▶

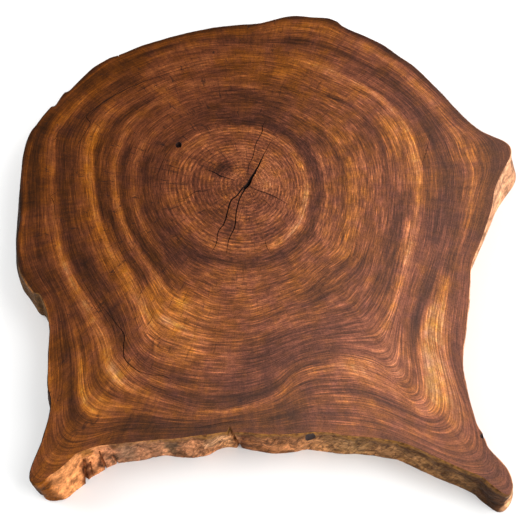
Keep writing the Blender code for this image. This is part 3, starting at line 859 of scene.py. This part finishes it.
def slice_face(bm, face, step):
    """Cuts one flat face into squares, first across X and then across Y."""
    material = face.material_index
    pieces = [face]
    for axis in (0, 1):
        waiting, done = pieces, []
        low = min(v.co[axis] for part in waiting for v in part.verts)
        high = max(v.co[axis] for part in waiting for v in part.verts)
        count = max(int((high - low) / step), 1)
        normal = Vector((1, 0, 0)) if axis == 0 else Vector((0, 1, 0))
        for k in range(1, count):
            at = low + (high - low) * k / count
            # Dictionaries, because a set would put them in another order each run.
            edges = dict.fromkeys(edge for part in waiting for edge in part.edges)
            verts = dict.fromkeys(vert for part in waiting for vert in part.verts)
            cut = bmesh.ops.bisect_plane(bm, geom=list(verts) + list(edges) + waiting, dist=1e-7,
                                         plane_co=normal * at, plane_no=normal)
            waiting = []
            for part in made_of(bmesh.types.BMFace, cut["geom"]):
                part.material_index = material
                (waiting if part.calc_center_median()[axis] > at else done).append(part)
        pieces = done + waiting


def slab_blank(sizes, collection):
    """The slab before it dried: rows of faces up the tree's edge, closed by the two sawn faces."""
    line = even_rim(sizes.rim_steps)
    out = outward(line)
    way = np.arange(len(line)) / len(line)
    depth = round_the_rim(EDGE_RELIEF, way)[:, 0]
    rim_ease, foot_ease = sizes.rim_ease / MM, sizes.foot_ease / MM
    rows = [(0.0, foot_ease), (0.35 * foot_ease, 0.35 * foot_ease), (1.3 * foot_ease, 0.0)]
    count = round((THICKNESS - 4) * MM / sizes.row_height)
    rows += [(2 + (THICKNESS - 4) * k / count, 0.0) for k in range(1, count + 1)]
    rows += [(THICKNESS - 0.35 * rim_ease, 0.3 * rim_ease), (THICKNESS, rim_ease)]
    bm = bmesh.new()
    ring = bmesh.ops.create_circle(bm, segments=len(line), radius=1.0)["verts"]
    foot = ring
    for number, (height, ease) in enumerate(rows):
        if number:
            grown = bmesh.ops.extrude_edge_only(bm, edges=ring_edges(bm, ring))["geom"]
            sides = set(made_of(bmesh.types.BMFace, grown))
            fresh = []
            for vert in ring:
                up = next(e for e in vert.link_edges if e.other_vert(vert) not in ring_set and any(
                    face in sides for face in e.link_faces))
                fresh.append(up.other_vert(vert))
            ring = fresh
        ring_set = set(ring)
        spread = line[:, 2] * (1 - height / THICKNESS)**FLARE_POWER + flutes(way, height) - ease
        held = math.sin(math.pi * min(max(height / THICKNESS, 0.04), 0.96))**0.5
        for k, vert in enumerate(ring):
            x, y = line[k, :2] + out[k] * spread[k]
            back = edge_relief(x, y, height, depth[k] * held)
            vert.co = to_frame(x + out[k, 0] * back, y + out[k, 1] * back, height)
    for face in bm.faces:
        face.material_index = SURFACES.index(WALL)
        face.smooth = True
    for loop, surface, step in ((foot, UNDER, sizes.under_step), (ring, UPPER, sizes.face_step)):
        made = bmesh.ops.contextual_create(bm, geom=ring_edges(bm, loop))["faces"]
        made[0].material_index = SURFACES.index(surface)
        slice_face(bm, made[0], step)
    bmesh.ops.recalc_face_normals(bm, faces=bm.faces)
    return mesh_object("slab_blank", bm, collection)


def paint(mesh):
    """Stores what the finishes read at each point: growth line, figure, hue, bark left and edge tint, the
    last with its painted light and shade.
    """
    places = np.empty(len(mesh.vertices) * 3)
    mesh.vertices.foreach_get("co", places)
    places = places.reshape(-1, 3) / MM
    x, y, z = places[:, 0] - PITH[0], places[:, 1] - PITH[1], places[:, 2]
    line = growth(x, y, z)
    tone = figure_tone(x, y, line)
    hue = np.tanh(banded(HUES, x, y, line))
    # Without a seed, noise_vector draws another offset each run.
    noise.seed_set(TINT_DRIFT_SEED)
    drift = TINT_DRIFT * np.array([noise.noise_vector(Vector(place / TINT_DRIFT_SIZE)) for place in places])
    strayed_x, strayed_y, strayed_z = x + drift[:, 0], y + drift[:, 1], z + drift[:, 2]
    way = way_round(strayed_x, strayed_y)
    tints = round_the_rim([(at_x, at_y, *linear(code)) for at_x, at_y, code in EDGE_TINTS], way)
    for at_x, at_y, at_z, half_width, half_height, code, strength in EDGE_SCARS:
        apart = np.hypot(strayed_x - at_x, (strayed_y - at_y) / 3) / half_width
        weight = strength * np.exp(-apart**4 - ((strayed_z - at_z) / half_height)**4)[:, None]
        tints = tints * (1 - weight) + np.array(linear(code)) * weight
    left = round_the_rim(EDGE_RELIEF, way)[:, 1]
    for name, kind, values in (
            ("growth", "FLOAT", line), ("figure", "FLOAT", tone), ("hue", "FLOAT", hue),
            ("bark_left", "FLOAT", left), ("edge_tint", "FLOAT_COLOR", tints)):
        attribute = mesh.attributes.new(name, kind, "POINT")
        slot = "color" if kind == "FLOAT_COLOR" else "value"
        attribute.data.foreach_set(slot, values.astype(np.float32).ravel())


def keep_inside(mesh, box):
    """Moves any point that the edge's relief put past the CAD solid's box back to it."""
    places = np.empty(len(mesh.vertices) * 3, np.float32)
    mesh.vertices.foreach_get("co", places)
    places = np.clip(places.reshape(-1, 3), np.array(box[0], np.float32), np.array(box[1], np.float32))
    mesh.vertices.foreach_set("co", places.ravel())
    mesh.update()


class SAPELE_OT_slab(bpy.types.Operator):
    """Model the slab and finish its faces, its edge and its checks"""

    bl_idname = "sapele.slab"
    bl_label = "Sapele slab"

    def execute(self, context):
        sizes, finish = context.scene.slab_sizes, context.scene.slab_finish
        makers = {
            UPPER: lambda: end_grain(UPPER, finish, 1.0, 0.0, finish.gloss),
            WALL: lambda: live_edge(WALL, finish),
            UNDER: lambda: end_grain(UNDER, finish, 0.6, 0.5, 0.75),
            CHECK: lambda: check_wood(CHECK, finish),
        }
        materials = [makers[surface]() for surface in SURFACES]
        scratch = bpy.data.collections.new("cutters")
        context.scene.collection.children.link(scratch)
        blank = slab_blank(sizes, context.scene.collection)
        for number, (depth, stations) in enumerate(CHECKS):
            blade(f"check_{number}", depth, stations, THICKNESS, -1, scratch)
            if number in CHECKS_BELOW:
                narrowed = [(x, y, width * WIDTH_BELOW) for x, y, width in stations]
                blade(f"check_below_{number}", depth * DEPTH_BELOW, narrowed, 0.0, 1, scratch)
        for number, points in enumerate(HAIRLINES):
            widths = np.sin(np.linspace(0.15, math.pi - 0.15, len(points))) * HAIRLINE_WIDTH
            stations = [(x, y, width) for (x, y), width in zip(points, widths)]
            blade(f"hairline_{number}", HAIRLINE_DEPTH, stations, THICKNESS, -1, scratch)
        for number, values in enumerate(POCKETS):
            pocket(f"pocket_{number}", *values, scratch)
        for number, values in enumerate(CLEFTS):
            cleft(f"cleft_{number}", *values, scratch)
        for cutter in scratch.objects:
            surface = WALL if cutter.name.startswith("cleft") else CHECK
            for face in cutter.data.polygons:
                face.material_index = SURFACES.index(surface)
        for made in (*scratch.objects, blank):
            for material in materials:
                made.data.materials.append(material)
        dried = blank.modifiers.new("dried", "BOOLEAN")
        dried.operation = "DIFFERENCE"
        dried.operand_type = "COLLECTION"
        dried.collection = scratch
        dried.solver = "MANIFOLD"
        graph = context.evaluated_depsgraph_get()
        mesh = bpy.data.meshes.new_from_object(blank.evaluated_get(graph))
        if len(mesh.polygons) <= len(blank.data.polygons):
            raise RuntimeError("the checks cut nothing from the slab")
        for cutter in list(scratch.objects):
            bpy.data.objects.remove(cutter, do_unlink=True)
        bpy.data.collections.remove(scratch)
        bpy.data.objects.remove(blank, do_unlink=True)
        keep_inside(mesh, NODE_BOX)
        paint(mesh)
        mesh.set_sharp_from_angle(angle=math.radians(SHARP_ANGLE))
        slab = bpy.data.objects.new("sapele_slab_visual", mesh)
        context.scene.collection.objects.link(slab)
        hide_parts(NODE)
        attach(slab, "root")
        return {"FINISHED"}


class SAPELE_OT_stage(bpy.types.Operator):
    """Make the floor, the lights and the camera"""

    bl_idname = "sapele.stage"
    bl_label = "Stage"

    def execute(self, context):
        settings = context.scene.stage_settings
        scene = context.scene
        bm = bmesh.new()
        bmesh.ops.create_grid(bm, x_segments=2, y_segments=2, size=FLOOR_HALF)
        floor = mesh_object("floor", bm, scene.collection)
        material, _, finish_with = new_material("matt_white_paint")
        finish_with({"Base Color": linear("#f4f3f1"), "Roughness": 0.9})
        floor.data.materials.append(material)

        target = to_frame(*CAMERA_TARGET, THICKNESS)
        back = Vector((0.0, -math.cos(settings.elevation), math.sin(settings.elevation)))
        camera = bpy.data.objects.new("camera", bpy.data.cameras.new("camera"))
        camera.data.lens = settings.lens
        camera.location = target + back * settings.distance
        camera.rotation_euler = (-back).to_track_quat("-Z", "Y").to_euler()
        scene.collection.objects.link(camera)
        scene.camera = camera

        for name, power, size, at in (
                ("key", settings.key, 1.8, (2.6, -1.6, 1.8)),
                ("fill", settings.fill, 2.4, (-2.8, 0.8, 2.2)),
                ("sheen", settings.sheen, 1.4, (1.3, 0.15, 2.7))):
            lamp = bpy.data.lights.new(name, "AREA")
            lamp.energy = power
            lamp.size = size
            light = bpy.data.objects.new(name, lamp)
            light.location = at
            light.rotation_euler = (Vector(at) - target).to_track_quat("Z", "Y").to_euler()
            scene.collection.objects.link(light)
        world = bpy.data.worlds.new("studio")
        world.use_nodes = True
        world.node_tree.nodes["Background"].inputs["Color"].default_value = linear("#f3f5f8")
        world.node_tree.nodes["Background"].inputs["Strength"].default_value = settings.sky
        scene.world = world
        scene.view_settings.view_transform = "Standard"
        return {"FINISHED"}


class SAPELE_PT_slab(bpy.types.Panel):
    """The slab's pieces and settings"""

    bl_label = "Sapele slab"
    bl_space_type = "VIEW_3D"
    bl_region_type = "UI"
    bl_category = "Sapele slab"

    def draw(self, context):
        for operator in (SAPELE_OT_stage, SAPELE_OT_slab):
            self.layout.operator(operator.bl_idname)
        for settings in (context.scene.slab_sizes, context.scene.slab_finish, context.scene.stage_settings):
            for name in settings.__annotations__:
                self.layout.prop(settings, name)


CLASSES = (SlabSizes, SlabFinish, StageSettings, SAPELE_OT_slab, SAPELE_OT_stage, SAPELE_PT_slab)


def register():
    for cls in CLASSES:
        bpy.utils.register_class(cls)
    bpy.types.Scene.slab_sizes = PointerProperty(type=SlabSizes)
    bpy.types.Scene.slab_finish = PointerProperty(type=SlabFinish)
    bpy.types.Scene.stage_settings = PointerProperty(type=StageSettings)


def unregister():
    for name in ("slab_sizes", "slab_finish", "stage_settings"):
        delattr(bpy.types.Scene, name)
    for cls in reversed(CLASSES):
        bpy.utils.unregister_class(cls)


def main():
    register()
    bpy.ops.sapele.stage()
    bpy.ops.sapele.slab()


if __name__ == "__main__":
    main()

◀

### [What is expected]
Locate and copy each line in the data above that includes the word "code".

### [Exercise response]
Keep writing the Blender code for this image. This is part 3, starting at line 859 of scene.py. This part finishes it.
    tints = round_the_rim([(at_x, at_y, *linear(code)) for at_x, at_y, code in EDGE_TINTS], way)
    for at_x, at_y, at_z, half_width, half_height, code, strength in EDGE_SCARS:
        tints = tints * (1 - weight) + np.array(linear(code)) * weight